WRITTEN INSTRUCTION: From the entries below, gather each line containing the word "that".

RECORDS SUPPLIED:
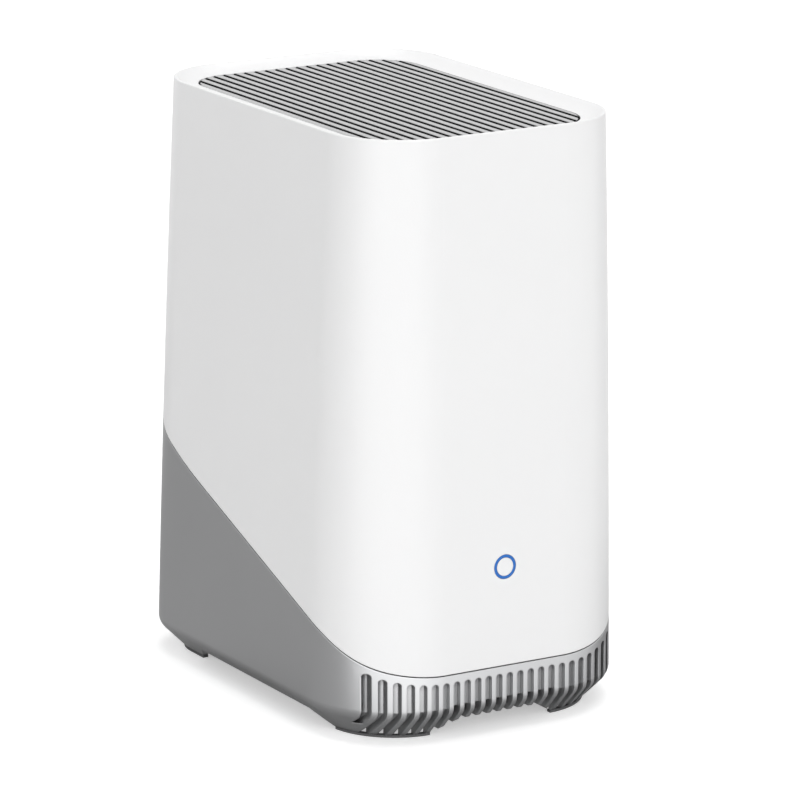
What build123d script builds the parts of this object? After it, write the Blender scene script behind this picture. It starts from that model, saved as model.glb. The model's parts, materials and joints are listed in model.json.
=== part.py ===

---

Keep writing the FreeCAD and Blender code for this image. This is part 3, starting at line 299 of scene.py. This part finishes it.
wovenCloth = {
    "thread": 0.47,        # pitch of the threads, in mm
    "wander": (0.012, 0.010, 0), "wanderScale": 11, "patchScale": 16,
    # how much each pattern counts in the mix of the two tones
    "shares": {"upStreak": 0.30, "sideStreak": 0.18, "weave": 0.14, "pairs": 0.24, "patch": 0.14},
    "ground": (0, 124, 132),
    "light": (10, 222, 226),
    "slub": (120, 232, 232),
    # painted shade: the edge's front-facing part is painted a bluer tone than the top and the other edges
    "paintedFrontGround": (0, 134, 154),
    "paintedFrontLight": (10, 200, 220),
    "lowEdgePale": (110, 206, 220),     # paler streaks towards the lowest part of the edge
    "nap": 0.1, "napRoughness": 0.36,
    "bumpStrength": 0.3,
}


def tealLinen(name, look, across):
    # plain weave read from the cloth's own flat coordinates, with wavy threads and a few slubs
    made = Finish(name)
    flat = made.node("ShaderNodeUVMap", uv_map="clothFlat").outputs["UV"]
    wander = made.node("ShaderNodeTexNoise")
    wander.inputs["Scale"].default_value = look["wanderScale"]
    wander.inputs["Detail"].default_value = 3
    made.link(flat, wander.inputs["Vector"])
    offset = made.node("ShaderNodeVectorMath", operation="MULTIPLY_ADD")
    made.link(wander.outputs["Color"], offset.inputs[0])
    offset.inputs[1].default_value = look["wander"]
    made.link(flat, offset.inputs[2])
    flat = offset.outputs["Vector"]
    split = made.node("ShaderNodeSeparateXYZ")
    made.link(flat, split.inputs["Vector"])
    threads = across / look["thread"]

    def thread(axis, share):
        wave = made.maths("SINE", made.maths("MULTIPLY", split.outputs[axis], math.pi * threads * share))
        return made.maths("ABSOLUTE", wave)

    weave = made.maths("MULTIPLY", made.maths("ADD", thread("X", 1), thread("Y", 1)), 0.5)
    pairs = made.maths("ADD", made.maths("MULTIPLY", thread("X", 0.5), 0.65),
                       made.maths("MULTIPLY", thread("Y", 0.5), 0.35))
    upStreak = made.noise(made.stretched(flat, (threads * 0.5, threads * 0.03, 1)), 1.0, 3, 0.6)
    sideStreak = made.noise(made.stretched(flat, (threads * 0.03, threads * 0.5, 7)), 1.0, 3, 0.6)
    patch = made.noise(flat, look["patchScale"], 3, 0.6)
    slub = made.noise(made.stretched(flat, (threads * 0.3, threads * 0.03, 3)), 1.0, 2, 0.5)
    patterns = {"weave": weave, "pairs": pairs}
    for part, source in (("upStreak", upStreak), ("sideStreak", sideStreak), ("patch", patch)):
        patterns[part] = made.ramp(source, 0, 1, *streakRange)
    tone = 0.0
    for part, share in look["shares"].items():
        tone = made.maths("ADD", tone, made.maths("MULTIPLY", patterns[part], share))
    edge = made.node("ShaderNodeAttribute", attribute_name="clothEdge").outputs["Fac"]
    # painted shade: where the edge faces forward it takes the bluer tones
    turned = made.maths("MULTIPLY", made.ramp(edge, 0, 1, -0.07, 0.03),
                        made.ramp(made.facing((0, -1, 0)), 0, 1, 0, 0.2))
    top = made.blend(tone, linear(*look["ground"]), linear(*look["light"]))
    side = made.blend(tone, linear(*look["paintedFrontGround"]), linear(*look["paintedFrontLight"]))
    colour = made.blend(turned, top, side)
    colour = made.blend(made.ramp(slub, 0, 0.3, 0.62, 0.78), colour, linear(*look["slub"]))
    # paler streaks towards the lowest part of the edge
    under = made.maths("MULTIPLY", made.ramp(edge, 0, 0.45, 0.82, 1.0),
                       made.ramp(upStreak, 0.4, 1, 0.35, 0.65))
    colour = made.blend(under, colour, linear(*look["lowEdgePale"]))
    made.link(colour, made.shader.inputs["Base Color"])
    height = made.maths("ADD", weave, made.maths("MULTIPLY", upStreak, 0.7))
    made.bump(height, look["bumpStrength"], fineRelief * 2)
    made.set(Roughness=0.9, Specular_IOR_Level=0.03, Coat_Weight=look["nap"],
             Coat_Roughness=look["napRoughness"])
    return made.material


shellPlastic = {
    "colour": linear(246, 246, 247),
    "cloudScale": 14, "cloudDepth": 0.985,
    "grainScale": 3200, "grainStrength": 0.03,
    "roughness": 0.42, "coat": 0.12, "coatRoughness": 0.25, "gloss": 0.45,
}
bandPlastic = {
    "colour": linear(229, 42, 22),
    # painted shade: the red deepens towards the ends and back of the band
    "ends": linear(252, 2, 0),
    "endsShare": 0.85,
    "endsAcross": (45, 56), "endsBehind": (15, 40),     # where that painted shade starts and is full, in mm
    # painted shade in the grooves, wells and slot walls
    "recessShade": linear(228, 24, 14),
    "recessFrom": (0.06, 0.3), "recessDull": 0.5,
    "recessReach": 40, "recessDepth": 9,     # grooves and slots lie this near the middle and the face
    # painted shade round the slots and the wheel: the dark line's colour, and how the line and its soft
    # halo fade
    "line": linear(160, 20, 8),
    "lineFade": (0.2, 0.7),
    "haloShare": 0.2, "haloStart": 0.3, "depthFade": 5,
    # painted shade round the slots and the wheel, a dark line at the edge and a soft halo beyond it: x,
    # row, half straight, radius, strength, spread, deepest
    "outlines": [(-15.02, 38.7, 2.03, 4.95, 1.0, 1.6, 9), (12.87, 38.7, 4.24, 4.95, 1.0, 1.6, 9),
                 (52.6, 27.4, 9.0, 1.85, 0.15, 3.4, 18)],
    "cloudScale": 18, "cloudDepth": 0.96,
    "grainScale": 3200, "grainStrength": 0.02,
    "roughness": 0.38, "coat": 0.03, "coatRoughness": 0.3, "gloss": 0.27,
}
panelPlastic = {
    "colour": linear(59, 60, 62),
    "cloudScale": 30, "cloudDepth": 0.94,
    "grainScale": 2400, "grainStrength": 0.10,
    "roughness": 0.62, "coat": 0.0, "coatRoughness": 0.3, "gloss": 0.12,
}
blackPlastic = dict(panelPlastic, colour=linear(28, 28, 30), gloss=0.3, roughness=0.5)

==

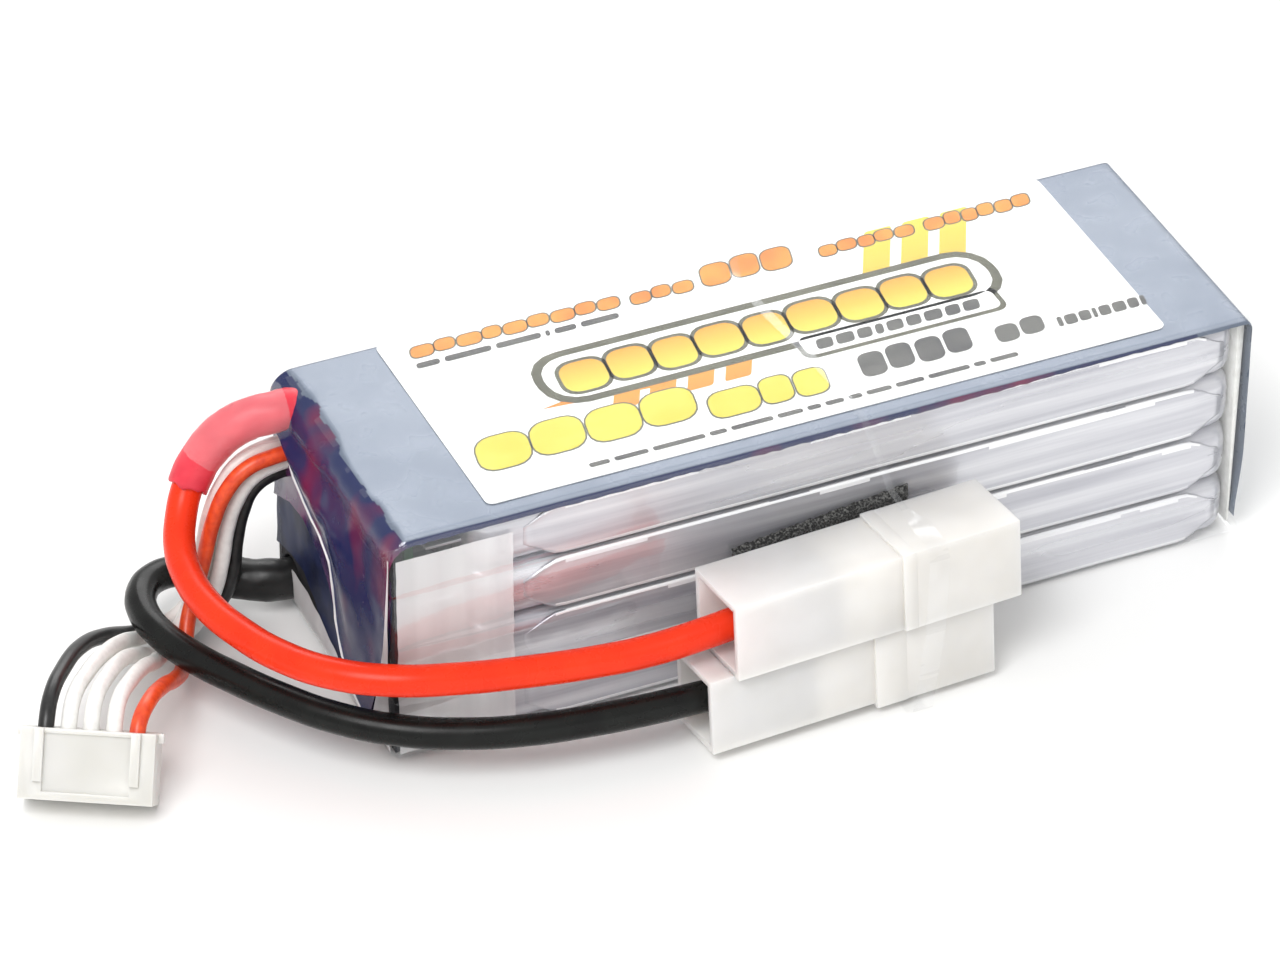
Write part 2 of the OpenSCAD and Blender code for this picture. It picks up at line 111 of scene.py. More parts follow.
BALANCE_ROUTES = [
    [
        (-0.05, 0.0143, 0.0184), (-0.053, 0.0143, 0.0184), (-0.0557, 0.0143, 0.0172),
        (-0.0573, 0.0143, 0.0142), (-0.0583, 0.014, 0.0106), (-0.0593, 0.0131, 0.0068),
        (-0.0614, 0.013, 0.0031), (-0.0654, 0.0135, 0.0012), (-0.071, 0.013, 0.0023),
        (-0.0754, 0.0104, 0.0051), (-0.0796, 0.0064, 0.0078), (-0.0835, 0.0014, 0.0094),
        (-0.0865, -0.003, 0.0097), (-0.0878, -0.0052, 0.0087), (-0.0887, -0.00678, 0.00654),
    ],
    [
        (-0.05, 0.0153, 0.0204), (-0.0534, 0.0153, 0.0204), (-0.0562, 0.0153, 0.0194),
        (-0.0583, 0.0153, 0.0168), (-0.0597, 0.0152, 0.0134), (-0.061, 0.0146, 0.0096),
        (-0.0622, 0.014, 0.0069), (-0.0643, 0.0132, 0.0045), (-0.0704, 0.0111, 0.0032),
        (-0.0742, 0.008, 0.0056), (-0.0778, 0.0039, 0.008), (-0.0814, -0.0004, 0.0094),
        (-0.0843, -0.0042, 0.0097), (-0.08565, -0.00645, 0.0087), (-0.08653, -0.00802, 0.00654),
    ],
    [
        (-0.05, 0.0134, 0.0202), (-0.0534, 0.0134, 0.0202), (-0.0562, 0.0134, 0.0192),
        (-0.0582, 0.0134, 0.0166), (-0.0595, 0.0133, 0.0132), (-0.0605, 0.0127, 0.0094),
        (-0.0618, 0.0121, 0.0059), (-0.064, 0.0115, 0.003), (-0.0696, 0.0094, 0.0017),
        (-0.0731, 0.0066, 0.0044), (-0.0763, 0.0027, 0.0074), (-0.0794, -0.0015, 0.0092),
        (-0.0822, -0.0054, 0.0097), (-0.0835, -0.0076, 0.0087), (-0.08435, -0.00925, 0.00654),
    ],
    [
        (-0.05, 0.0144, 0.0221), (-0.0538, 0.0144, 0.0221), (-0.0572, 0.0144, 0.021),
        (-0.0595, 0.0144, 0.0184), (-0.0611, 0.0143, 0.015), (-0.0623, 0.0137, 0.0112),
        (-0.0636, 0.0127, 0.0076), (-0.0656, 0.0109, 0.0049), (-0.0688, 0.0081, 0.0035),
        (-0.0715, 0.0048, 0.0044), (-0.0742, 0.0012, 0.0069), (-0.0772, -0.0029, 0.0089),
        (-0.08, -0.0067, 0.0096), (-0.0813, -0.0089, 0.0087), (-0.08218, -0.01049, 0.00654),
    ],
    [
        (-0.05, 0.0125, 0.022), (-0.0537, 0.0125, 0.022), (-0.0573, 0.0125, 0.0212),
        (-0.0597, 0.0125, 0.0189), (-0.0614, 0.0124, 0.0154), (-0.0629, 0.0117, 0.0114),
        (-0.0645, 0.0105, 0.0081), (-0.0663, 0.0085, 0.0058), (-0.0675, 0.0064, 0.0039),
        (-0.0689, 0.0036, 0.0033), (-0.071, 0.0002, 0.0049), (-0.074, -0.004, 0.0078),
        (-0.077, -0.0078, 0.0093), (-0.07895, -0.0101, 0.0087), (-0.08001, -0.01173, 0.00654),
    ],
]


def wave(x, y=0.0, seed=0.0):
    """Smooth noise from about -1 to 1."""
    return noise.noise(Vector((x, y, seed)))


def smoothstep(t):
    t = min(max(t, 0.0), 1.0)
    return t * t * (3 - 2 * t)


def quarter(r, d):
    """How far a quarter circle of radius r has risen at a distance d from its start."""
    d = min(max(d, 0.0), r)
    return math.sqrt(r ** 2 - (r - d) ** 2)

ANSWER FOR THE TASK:
What build123d script builds the parts of this object? After it, write the Blender scene script behind this picture. It starts from that model, saved as model.glb. The model's parts, materials and joints are listed in model.json.
    "endsAcross": (45, 56), "endsBehind": (15, 40),     # where that painted shade starts and is full, in mm